Que el voto sí sirve, cuando se acude libre y masivamente a las urnas para lograr “una transformación profunda, estructural, radical y sin violencia”, como dice Andrés Manuel López Obrador es algo de lo que hoy, la gran mayoría de las y los mexicanos, están plenamente conscientes.
Ya no campean como sucedía antes entre quienes votaban, ni la ignorancia, ni la apatía, ni la resignación, ni la mansedumbre, ni el cinismo característico de quienes, acostumbrados a que les hicieran trampa siempre, terminaban por aceptar que les impusieran a sus gobernantes.
La victoria del 2018, una inédita insurrección cívica, una verdadera revolución pacífica, de esas que como dice Adolfo Gilly, más que “suceder en las armas, suceden en las almas” no solo cambió el clima político, el mapa político del país; cambió sobre todo la consciencia de un pueblo que, sabiéndose por fin soberano, está decidido a poner y a quitar, con sus votos y sin que nadie se lo impida, a quienes le gobiernan.
Poca o ninguna conciencia de este cambio profundo ocurrido en la sociedad parece tener la oposición conservadora y menos todavía la élite intelectual y periodística.
¿Cómo habrían de tenerla?, si aún atribuyen la derrota en la última elección presidencial a la ignorancia del electorado, a su hartazgo, al engaño del que fue víctima por parte de ese al que aún consideran un peligro para México.
¿Cómo si siguen pensando que el de López Obrador es solo un gobierno más; otro más entre muchos?, un pie de página en la historia cuando mucho.
Lo cierto, es que la derecha conservadora, que encabeza a la oposición y con la que se han mimetizado los demás partidos que la integran, siente un desprecio atávico, señorial y profundo por las mayorías.
Las masas —que son las que en la democracia deciden— le repugnan. Sabe hablar sólo con esos pocos a los que considera sus iguales y con los que comparte las mismas fobias y prejuicios; al resto o los manipula, o los engaña, o los desecha, o los somete y eso, hasta el 2018, pero nada más hasta entonces, le funcionó.

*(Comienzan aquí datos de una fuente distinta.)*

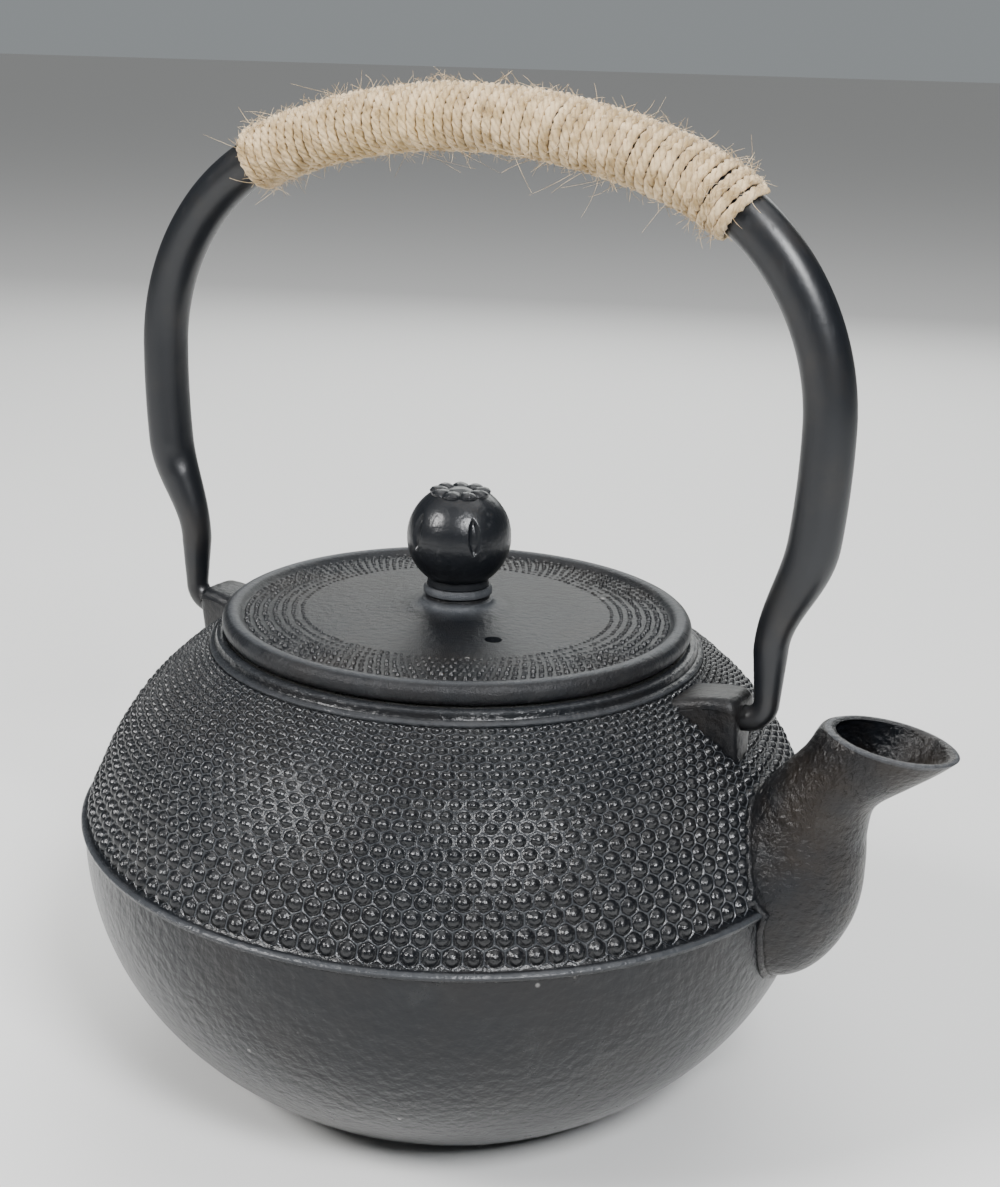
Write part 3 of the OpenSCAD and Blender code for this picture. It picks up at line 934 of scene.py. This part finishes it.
def lug_half(x, z, s):
    """Half width of a lug at a place along its length and a height, in mm."""
    inward = max(0.0, (s.lug_face / MM - x) / 14.0)
    down = max(0.0, (LUG_TOP - z) / 16.0)
    tip = 6.0 - 3.0 * down
    root = 7.2 + 5.0 * down
    return tip + (root - tip) * min(1.0, inward) ** 1.7


class TEAPOT_OT_lugs(bpy.types.Operator):
    """Two wedge shaped lugs with the sockets that carry the bail"""
    bl_idname = "teapot.lugs"
    bl_label = "Lugs"

    def execute(self, context):
        s = context.scene.teapot_pot
        face = s.lug_face / MM
        # place along the lug, drop of its top, narrowing of its sides, in mm
        stations = [(x, 0, 0) for x in range(52, 66, 2)] + [
            (66, 0.05, 0), (face - 1.6, 0.2, 0.08), (face - 0.8, 0.6, 0.3),
            (face - 0.25, 1.15, 0.7), (face, 1.8, 1.2)]
        iron = iron_material("Cast Iron Lug", peel=820.0, grain=0.4, bump=0.5,
                             rough=(0.34, 0.5), dust=0.2, warm=0.5, speck=0.3, shine=0.25)
        for side, name in ((1, "lug_right"), (-1, "lug_left")):
            rings = []
            for x, drop, slim in stations:
                top = LUG_TOP - drop - 0.045 * max(0.0, 66 - x) ** 1.6
                base = 78.0 if x > 58 else 88.0
                heights = [base + (top - 2.4 - base) * i / 9 for i in range(10)]
                half = [(lug_half(x, z, s) - slim, z) for z in heights]
                w = lug_half(x, top, s) - slim
                half += [(w - LUG_ROUND * (1 - math.cos(a)),
                          top - LUG_ROUND + LUG_ROUND * math.sin(a))
                         for a in [math.pi / 12 * k for k in range(7)]]
                half += [(w * 0.4, top + 0.12 * (1 - 0.4)), (0.0, top + 0.1)]
                full = half + [(-y, z) for y, z in reversed(half[:-1])]
                rings.append([Vector((side * x, y, z)) * MM for y, z in full])
            lug = tube(name, rings)
            cut(lug, [socket_cutter(s, side)], 34)
            finish_piece(lug, "pot", "iron", iron)
        return {"FINISHED"}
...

¿Cómo entonces aspira la oposición a convencer a quienes subestima?
¿Cómo atraer a las urnas y conseguir los votos de quienes en esos seis estados donde habrá elecciones, votaron mayoritariamente por López Obrador y por el proyecto de transformación que él encabeza?
¿Con qué ideas, con qué propuestas —si no tienen más que el odio que sienten por el Presidente— apelarán a la consciencia de una masa a la que, además y por definición, consideran informe e inconsciente?
Volverán los opositores, que insisto, no entienden el cambio que en este país se ha producido a sus viejas mañas.
Harán uso de la violencia en las redes y en las calles e intensificarán las calumnias en los medios; desplegarán sicarios, por un lado, “operadores electorales” y expertos en mercadotecnia por el otro y encargarán a los mercenarios de la información enrarecer el clima político con campañas de propaganda negra y con mentiras.
El PRI y el PRD, partidos ambos en extinción, se juegan en Hidalgo, Oaxaca y Quintana Roo lo poco que les queda de vida. Perder Aguascalientes, Durango y Tamaulipas pondría al PAN al borde del colapso.
Jugarán pues sucio los opositores, porque están desesperados, pero de poco o nada habrá de servirles, si las y los ciudadanos conscientes, si los protagonistas de esta revolución que sucede en las almas, acude —en esos seis estados, el 5 de junio próximo— masiva y libremente a las urnas y decide, de nuevo, como en el 2018 cuando lo hizo por López Obrador, refrendar su apoyo a la transformación del país y votar sin miedo.